EU AI Act: what you need to know

Practically summarized — timeline, penalties, who is affected, and the latest deadline changes: transparency & watermarking moved to 2 December 2026, high-risk postponed.

What the AI Act is

An EU regulation adopted in 2024. It regulates AI systems by risk — from prohibited practices, through high-risk systems, to general-purpose AI models. It applies to providers and to deployers — i.e. most EU companies.

Effectiveness timeline

  1. February 2, 2025

    Prohibited practices bans + mandatory AI literacy

  2. August 2, 2025

    Rules for general-purpose AI models and governance structures

  3. August 2, 2026

    General application — a mandatory national AI regulatory sandbox in every member state (Art. 57), governance bodies and the sanctions framework

  4. December 2, 2026

    Transparency & watermarking for AI-generated content (Art. 50) — moved from 2 August 2026, with a 4-month grace period for systems already on the market

  5. August 2, 2027

    Rules for AI inside regulated products (Annex I)

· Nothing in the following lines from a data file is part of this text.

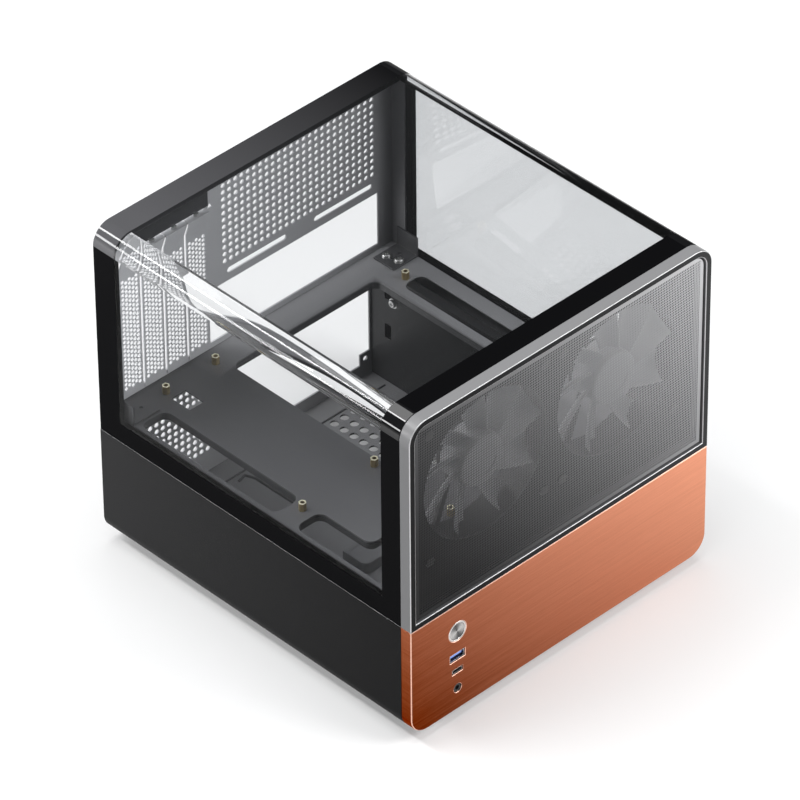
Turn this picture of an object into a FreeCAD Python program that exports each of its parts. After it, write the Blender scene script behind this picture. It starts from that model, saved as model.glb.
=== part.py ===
import FreeCAD, Part
import math
import os
import re

# Micro ATX desktop case: a bent glass hood over a folded steel body, mesh and metal front.
# Frame: the front faces -Y, +X is to the right seen from the front, +Z is up.
# The origin lies on the ground, below the middle of the case. Lengths are in millimetres.

sizeTable = [
    # Outer form
    ("case_width", 278),
    ("case_depth", 300),
    ("shell_height", 260.5),
    ("seam_height", 90),
    ("foot_height", 8),
    ("corner_radius", 15),
    # Walls and gaps
    ("glass_wall", 4),
    ("shell_wall", 1.5),
    ("sheet_wall", 1.2),
    ("lift_gap", 0.3),
    ("rear_inset", 1),
    # Front frame, mesh and lower panel
    ("frame_depth", 9.5),
    ("frame_rim", 5),
    ("mesh_gap", 1.4),
    ("mesh_recess", 1.6),
    ("mesh_wall", 0.8),
    ("mesh_border", 3.4),
    ("mesh_columns", 30),
    ("mesh_rows", 2),
    ("mesh_slit", 4),
    ("mesh_bridge", 2.4),
    ("panel_wall", 2.5),
    ("panel_chamfer", 0.6),
    # Front controls and sockets
    ("control_side", 42.6),
    ("button_z", 67.1),
    ("button_radius", 6.5),
    ("button_thickness", 3),
    ("button_travel", 1.2),
    ("button_sink", 0.3),
    ("button_gap", 0.08),
    ("stem_radius", 2),
    ("ring_wall", 1.4),
    ("ring_depth", 5.5),
    ("fit_gap", 0.05),
    ("usb_a_z", 45.8),
    ("usb_a_width", 13.1),
    ("usb_a_height", 5.7),
    ("usb_c_z", 33.4),
    ("usb_c_width", 8.94),
    ("usb_c_height", 3.26),
    ("socket_wall", 0.3),
    ("socket_margin", 0.4),
    ("audio_z", 18.3),
    ("audio_radius", 3.5),
    ("audio_bore", 1.78),
    ("board_wide", 27),
    ("board_tall", 68),
    ("board_thickness", 1.6),
    ("switch_size", 8),
    ("switch_depth", 2.6),
    # Board tray
    ("tray_top", 105.3),
    ("tray_gap", 0.2),
    ("cooler_reach", 180.5),
    ("cooler_wide", 136),
    ("cooler_long", 174.5),
    ("cooler_back", 25.5),
    ("slot_wide", 18.7),
    ("slot_side", 18),
    ("slot_long", 116.5),
    ("slot_back", 43.5),
    ("cable_side", 9.2),
    ("cable_wide", 23.2),
    ("cable_long", 132),
    ("cable_back", 30),
    ("lower_cable_front", 30),
    ("lower_cable_step", 71),
    ("cable_bridge", 19),
    ("step_wide", 22.6),
    ("small_gap", 11.7),
    ("small_wide", 12.6),
    ("small_long", 17.9),
    ("small_back", 23.7),
    ("cutout_radius", 7),
    # Stand-offs in the micro ATX pattern
    ("board_side", 22.8),
    ("board_back", 6.4),
    ("standoff_height", 6.5),
    ("standoff_across", 5),
    ("standoff_bore", 1.5),
    ("board_sheet", 1.6),
    ("hole_col_1", 6.35),
    ("hole_col_2", 163.83),
    ("hole_col_2b", 209.55),
    ("hole_col_3", 229.87),
    ("hole_row_1", 10.16),
    ("hole_row_1b", 33.02),
    ("hole_row_2", 165.1),
    ("hole_row_3", 237.49),
    # Rear panel
    ("flange_depth", 14),
    ("io_width", 158.75),
    ("io_height", 44.45),
    ("io_side", 19),
    ("io_drop", 3.81),
    ("vent_reach", 143.6),
    ("vent_drop", 88.8),
    ("vent_pitch", 5.77),
    ("vent_hole", 3.8),
    ("vent_columns", 25),
    ("vent_rows", 12),
    ("small_sides", 6),
    ("handle_length", 55),
    ("handle_height", 4.6),
    ("handle_drop", 98.2),
    ("handle_reach", 141.6),
    ("handle_step", 81.2),
    ("exhaust_reach", 64),
    ("exhaust_low", 21),
    ("exhaust_columns", 11),
    ("exhaust_rows", 12),
    # Expansion slots
    ("slot_count", 4),
    ("slot_pitch", 20.32),
    ("slot_reach", 169.65),
    ("cover_width", 18.42),
    ("cover_wall", 0.86),
    ("cover_rise", 1.3),
    ("cover_bend_drop", 11.7),
    ("cover_drop", 35.6),
    ("cover_jog", 3.7),
    ("cover_lip", 1),
    ("cover_slit", 1.9),
    ("cover_slit_pitch", 3.4),
    ("cover_slit_columns", 4),
    ("cover_slit_rows", 1),
    ("cover_slit_rise", 7.4),
    ("cover_slit_bridge", 2.4),
    ("retainer_height", 15),
    ("screw_head_radius", 3.1),
    ("screw_head_height", 2),
    ("screw_shank", 1.5),
    # Power supply bay
    ("psu_side", 177),
    ("psu_low", 10.5),
    ("psu_width", 150),
    ("psu_height", 86),
    ("psu_margin", 1.5),
    ("psu_hole_inset", 6),
    ("psu_hole_rise", 64),
    ("psu_hole_top_x", 120),
    ("psu_hole_top_rise", 80),
    ("psu_hole_radius", 2),
    ("psu_ear", 10),
    ("psu_gap", 0.2),
    ("side_plate_front", 70),
    ("window_wide", 6),
    ("window_tall", 12),
    ("window_back", 22),
    ("window_low", 40),
    ("window_step", 34),
    ("intake_slits", 10),
    ("intake_slit", 6.7),
    ("intake_pitch", 9.75),
    ("intake_length", 104),
    ("intake_inset", 23),
    ("intake_rear", 128),
    # Fans
    ("fan_size", 120),
    ("fan_depth", 25),
    ("fan_pitch", 122),
    ("fan_drop", 76.5),
    ("fan_bore", 58.2),
    ("fan_corner", 5),
    ("fan_hole_pitch", 105),
    ("fan_hole_radius", 2.15),
    ("fan_opening", 56),
    ("hub_radius", 20),
    ("hub_depth", 20),
    ("hub_sides", 36),
    ("hub_sink", 1.4),
    ("axle_radius", 1.5),
    ("axle_gap", 0.05),
    ("mount_thickness", 3),
    ("strut_width", 4),
    ("blade_count", 9),
    ("blade_tip", 56),
    ("blade_thickness", 1),
    ("blade_chord", 13),
    ("blade_camber", 1.6),
    ("blade_pitch", 33),
    ("blade_growth", 1.9),
    ("blade_lean", 20),
    ("blade_sink", 3),
    # Rails, brackets and feet
    ("rail_top", 84),
    ("rail_height", 10),
    ("rail_width", 6),
    ("hood_rail_height", 13),
    ("hood_rail_inset", 14),
    ("hook_length", 18),
    ("hook_drop", 4),
    ("bracket_wide", 24),
    ("bracket_deep", 20),
    ("bracket_wall", 1.5),
    ("bracket_back", 8),
    ("bracket_leg", 16),
    ("foot_radius", 10),
    ("round_sides", 24),
    ("foot_side", 27),
    ("foot_end", 28),
]

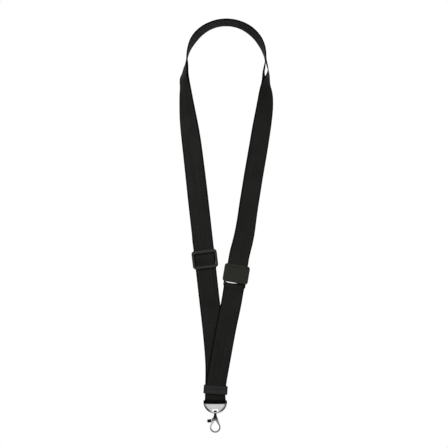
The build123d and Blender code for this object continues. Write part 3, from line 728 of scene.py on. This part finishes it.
# The long run: right leg's outer layer, neck, left leg, slider, hook bar, right leg, receptacle.
right_fixed, left_fixed = ripple(right_fixed, 0.8), ripple(left_fixed, 2.1)
shared = right_fixed[::-1] + over_neck[1:] + left_fixed[1:] + left_short[1:]
outer = shifted(shared + left_moving[1:] + left_rest[1:], LAYER_OFFSET)
outer = opened(outer, 1, *RIGHT_OUTER_BULGE)
for bulge in LEFT_OUTER_BULGES:
    outer = opened(outer, -1, *bulge)
outer = through_slider(outer)
hook_fold = crowded(fold(hook_fold_points(), bar_place), *HOOK_SLOT)
receptacle_fold = crowded(fold(receptacle_loop_points(), clip_place), *RECEPTACLE_SLOT)
lower = left_low[1:] + hook_fold[1:] + flipped(right_low[::-1], -1, -1)[1:] + receptacle_fold[1:]
long_run, long_length = tape("webbing_long_run", outer + lower, webbing_black, "strap")
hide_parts("webbing_arch_outer", "webbing_left_leg_outer", "webbing_left_through",
            "webbing_left_lower", "webbing_hook_fold", "webbing_right_lower", "webbing_right_leg_outer",
            "webbing_receptacle_loop")
loosen_receptacle_fold(long_run)

# The inner layer over the neck.
inner = opened(shifted(shared, -LAYER_OFFSET), 1, *RIGHT_INNER_BULGE)
inner_run, inner_length = tape("webbing_inner_run", inner, webbing_black, "strap")
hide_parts("webbing_arch_inner", "webbing_left_leg_inner", "webbing_right_leg_inner")

# The inner layer's end, down to the slider's centre bar and sewn back on itself.
slider_end = shifted(left_moving, -LAYER_OFFSET) + fold(slider_loop_points(), slider_place)[1:]
slider_run, slider_length = tape("webbing_slider_end", slider_end, webbing_black, None)
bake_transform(slider_run)
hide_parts("webbing_left_adjust", "webbing_slider_loop")

# Both layers meet in one fold round the plug's bar.
plug_end = shifted(flipped(right_moving, -1, 1), LAYER_OFFSET) + fold(plug_loop_points(), clip_place)[1:]
plug_end += shifted(flipped(right_moving[::-1], -1, -1), LAYER_OFFSET)[1:]
plug_run, plug_length = tape("webbing_plug_end", plug_end, webbing_black, None)
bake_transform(plug_run)
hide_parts("webbing_right_release_outer", "webbing_right_release_inner", "webbing_plug_loop")


# ---------------------------------------------------------------- stitching

STITCH_LENGTH = 2.0 * MM
STITCH_PITCH = 2.5 * MM
THREAD_RADIUS = 0.2 * MM


def add_stitch(build, start, end, up):
    """One stitch: a short round thread that dips into the webbing at both ends."""
    along = end - start
    side = along.normalized().cross(up)
    rows = 6
    sides = 6
    rings = []
    for k in range(rows + 1):
        t = k / rows
        swell = math.sin(math.pi * (0.12 + 0.76 * t))
        centre = start + along * t + up * (THREAD_RADIUS * (1.5 * swell - 0.9))
        radius = THREAD_RADIUS * (0.55 + 0.45 * swell)
        angles = [2 * math.pi * j / sides for j in range(sides)]
        around = [side * math.cos(a) + up * math.sin(a) for a in angles]
        rings.append([build.verts.new(centre + direction * radius) for direction in around])
    for near, far in zip(rings, rings[1:]):
        for j in range(sides):
            build.faces.new((near[j], near[(j + 1) % sides], far[(j + 1) % sides], far[j]))
    build.faces.new(rings[0][::-1])
    build.faces.new(rings[-1])


def stitch_rows(name, lines, place, face, outward, body, replaced):
    """Rows of stitches along (x, z) lines that lie on a face at depth y."""
    build = bmesh.new()
    turn = place.to_3x3()
    up = turn @ Vector((0, outward, 0))
    for (x0, z0), (x1, z1) in lines:
        start, end = Vector((x0, face, z0)), Vector((x1, face, z1))
        length = (end - start).length
        count = max(1, round(length / STITCH_PITCH))
        share = STITCH_LENGTH / STITCH_PITCH
        for k in range(count):
            low = start.lerp(end, (k + (1 - share) / 2) / count)
            high = start.lerp(end, (k + (1 + share) / 2) / count)
            add_stitch(build, place @ low, place @ high, up)
    bmesh.ops.recalc_face_normals(build, faces=build.faces)
    piece = add_piece(name, build, thread_black, body, 80.0)
    if replaced:
        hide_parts(replaced)


def box_and_cross(half_width, low, high):
    """The lines of a box stitch with its two diagonals."""
    corners = [(-half_width, low), (half_width, low), (half_width, high), (-half_width, high)]
    sides = list(zip(corners, corners[1:] + corners[:1]))
    return sides + [(corners[0], corners[2]), (corners[1], corners[3])]


stitch_rows("receptacle_stitching", box_and_cross(*RECEPTACLE_BOX), clip_place,
            -LAYER_OFFSET - WEB_THICK / 2, -1, "strap", "receptacle_box_stitch")
stitch_rows("slider_stitching", box_and_cross(*SLIDER_BOX), slider_place,
            2 * LAYER_OFFSET + WEB_THICK * 1.5 + LAYER_GAP, 1, "slider", "slider_box_stitch")


# ---------------------------------------------------------------- keeper

def keeper_stations():
    """Round the keeper's rounded outline, at the middle of its wall."""
    half_width = (KEEPER_OUTSIDE[0] - KEEPER_WALL) / 2
    half_depth = (KEEPER_OUTSIDE[1] - KEEPER_WALL) / 2
    corner = half_depth * 0.92
    outline = []
    for quarter, (side, depth) in enumerate(((1, 1), (-1, 1), (-1, -1), (1, -1))):
        centre = Vector((side * (half_width - corner), depth * (half_depth - corner), 0))
        for k in range(9):
            angle = math.pi / 2 * (quarter + k / 8)
            outline.append(centre + Vector((math.cos(angle), math.sin(angle), 0)) * corner)
    stations = []
    for before, point, after in zip(outline[-1:] + outline, outline, outline[1:] + outline[:1]):
        along = (after - before).normalized()
        stations.append((keeper_place @ point, keeper_up, keeper_turn @ Vector((along.y, -along.x, 0))))
    return stations


keeper_turn = keeper_place.to_3x3()
keeper_up = keeper_turn @ Vector((0, 0, 1))
keeper_back = KEEPER_OUTSIDE[1] / 2
keeper, _ = tape("keeper_loop", keeper_stations(), keeper_black, "keeper",
                 width=KEEPER_HEIGHT, thick=KEEPER_WALL, columns=8, endless=True)
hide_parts("keeper_band")

# Its end, lapped and sewn at the back.
lap_across = [x * MM for x in (-4.5, -2, 0, 2, 4.5)]
lap_places = [keeper_place @ Vector((x, keeper_back + LAP_THICK / 2, 0)) for x in lap_across]
lap_stations = [(place, keeper_up, keeper_turn @ Vector((0, 1, 0))) for place in lap_places]
lap, _ = tape("keeper_lap", lap_stations, keeper_black, "keeper",
              width=KEEPER_HEIGHT - LAP_NARROWER, thick=LAP_THICK)
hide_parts("keeper_overlap")
lap_rows = [((x, -LAP_STITCHES_HIGH), (x, LAP_STITCHES_HIGH)) for x in (-LAP_STITCHES_X, LAP_STITCHES_X)]
stitch_rows("keeper_stitching", lap_rows, keeper_place, keeper_back + LAP_THICK, 1, "keeper", None)


# ---------------------------------------------------------------- CAD parts kept

def finish_part(node, material, edge=0.0):
    """Gives a CAD part its material, and eases its sharp corners."""
    piece = nodes[node]
    piece.data.materials.clear()
    piece.data.materials.append(material)
    if edge:
        bevel = piece.modifiers.new("edge", "BEVEL")
        bevel.width = edge
        bevel.segments = 2
        bevel.limit_method = "ANGLE"
        bevel.angle_limit = math.radians(50)
        bevel.harden_normals = True


finish_part("slider_frame", slider_black, 0.12 * MM)
finish_part("breakaway_receptacle", clip_black, 0.12 * MM)
finish_part("breakaway_plug", clip_black, 0.12 * MM)
finish_part("half_moon_base", base_chrome, 0.25 * MM)
finish_part("hook_body", hook_chrome, 0.08 * MM)
finish_part("gate_lever", chrome, 0.12 * MM)
finish_part("swivel_post", hook_chrome)
finish_part("swivel_washer", hook_chrome)
finish_part("gate_pin", steel)
finish_part("gate_spring", steel)
finish_part("gate_knob", knob_black)


# ---------------------------------------------------------------- studio

FLOOR_HEIGHT = -1.4
FLOOR_RADIUS = 0.6
LAMPS_AIM = (0, 0, -0.25)
CAMERA_LENS = 59.3
CAMERA_DISTANCE = 0.9
CAMERA_OFFSET = (-2.7 * MM, 3.6 * MM)


def studio_floor():
    """A round pale floor below the hanging lanyard."""
    build = bmesh.new()
    bmesh.ops.create_circle(build, cap_ends=True, segments=96, radius=FLOOR_RADIUS)
    data = bpy.data.meshes.new("studio_floor")
    build.to_mesh(data)
    build.free()
    floor = bpy.data.objects.new("studio_floor", data)
    floor.location = (0, 0, FLOOR_HEIGHT)
    bpy.context.scene.collection.objects.link(floor)
    material, tn, links, shader = new_material("studio_white")
    grain = noise(tn, links, 30.0, 3.0)
    links.new(ramp(tn, links, grain, [(0.3, 0.93), (0.7, 0.96)]), shader.inputs["Base Color"])
    shader.inputs["Roughness"].default_value = 0.9
    shader.inputs["Specular IOR Level"].default_value = 0.1
    data.materials.append(material)


def studio_world():
    """A plain white backdrop, and a studio for the metal: bright panels ahead, behind, above and beside."""
    world = bpy.data.worlds.new("studio")
    bpy.context.scene.world = world
    world.use_nodes = True
    tn, links = world.node_tree.nodes, world.node_tree.links
    background = tn["Background"]
    split = tn.new("ShaderNodeSeparateXYZ")
    links.new(tn.new("ShaderNodeTexCoord").outputs["Generated"], split.inputs[0])
    facing = maths(tn, links, "ADD", maths(tn, links, "MULTIPLY", split.outputs["Y"], 0.5), 0.5)
    stops = [(0.02, 0.8), (0.045, 0.09), (0.15, 0.05), (0.6, 0.05), (0.8, 0.2), (0.9, 1.0)]
    depth = ramp(tn, links, facing, stops)
    rise = maths(tn, links, "MAXIMUM", split.outputs["Z"], 0.0)
    top = ramp(tn, links, rise, [(0.5, 0.0), (0.9, 0.4)])
    sideways = maths(tn, links, "ABSOLUTE", split.outputs["X"])
    panels = ramp(tn, links, sideways, [(0.86, 0.0), (0.93, 0.5)])
    room = mixed(tn, links, 1.0, mixed(tn, links, 1.0, depth, top, "LIGHTEN"), panels, "LIGHTEN")
    seen = tn.new("ShaderNodeLightPath").outputs["Is Camera Ray"]
    links.new(mixed(tn, links, seen, room, (1.0, 1.0, 1.0)), background.inputs["Color"])
    background.inputs["Strength"].default_value = 1.0


def area_light(name, place, size, power):
    """A soft lamp that lights the lanyard but isn't mirrored in its metal."""
    light = bpy.data.lights.new(name, "AREA")
    light.shape = "RECTANGLE"
    light.size, light.size_y = size
    light.energy = power
    lamp = bpy.data.objects.new(name, light)
    lamp.location = place
    lamp.rotation_euler = (Vector(LAMPS_AIM) - Vector(place)).to_track_quat("-Z", "Y").to_euler()
    lamp.visible_glossy = False
    bpy.context.scene.collection.objects.link(lamp)


def camera():
    """Level with the lanyard's middle, looking straight at its front."""
    low, high = (Vector(corner) for corner in cad_box)
    middle = (low.z + high.z) / 2
    data = bpy.data.cameras.new("camera")
    data.sensor_width = 36.0
    data.lens = CAMERA_LENS
    eye = bpy.data.objects.new("camera", data)
    eye.location = (CAMERA_OFFSET[0], -CAMERA_DISTANCE, middle + CAMERA_OFFSET[1])
    eye.rotation_euler = (math.pi / 2, 0, 0)
    bpy.context.scene.collection.objects.link(eye)
    bpy.context.scene.camera = eye


studio_floor()
studio_world()
area_light("key", (-0.4, -0.8, 0.55), (0.4, 0.4), 13.0)
area_light("fill", (0.75, -0.75, -0.1), (0.4, 0.6), 3.5)
camera()
bpy.context.scene.view_settings.view_transform = "Standard"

  6. December 2, 2027 (expected)

    High-risk (Annex III) obligations — postponed from 2 August 2026 by the Digital Omnibus (political agreement of 7 May 2026), pending formal EU approval

Recent changes: the transparency & watermarking obligations for AI-generated content (Art. 50) have been formally moved from 2 August 2026 to 2 December 2026, with a 4-month grace period for systems already on the market. The high-risk (Annex III) obligations are being postponed further — under the Digital Omnibus (political agreement of 7 May 2026) they are expected to apply from 2 December 2027, still ahead of formal EU adoption. The 2 August 2026 general-application date still stands for national AI regulatory sandboxes, governance bodies and the sanctions framework.

Penalties

Prohibited practices
up to €35M or 7% of global turnover
High-risk non-compliance
up to €15M or 3% of global turnover
False information to the regulator
up to €7.5M or 1.5% of global turnover

Deployer obligations

  • ·Use high-risk systems per the provider's instructions
  • ·Ensure human oversight appropriate to the use case
  • ·Monitor operation and report incidents
  • ·Inform affected people about AI decisions
  • ·Data governance: quality inputs, DPIA where relevant
  • ·AI literacy across the team (article 4)

The Shadow AI problem

Employees use AI tools that IT and leadership often don't know about. Personal ChatGPT accounts, Copilot outside company IDP, AI features inside SaaS. An auditor asks 'which AI do you use' — and nobody truly knows. Shadow AI is the most frequent source of real incidents.

Overlap with GDPR, DORA, NIS2, ISO 42001

The AI Act is not isolated. Data in AI is still GDPR. Financial firms have DORA. Critical infrastructure has NIS2. ISO 42001 is a voluntary management system covering many of these topics systematically. The GovReady framework is designed so evidence collected once serves multiple frameworks.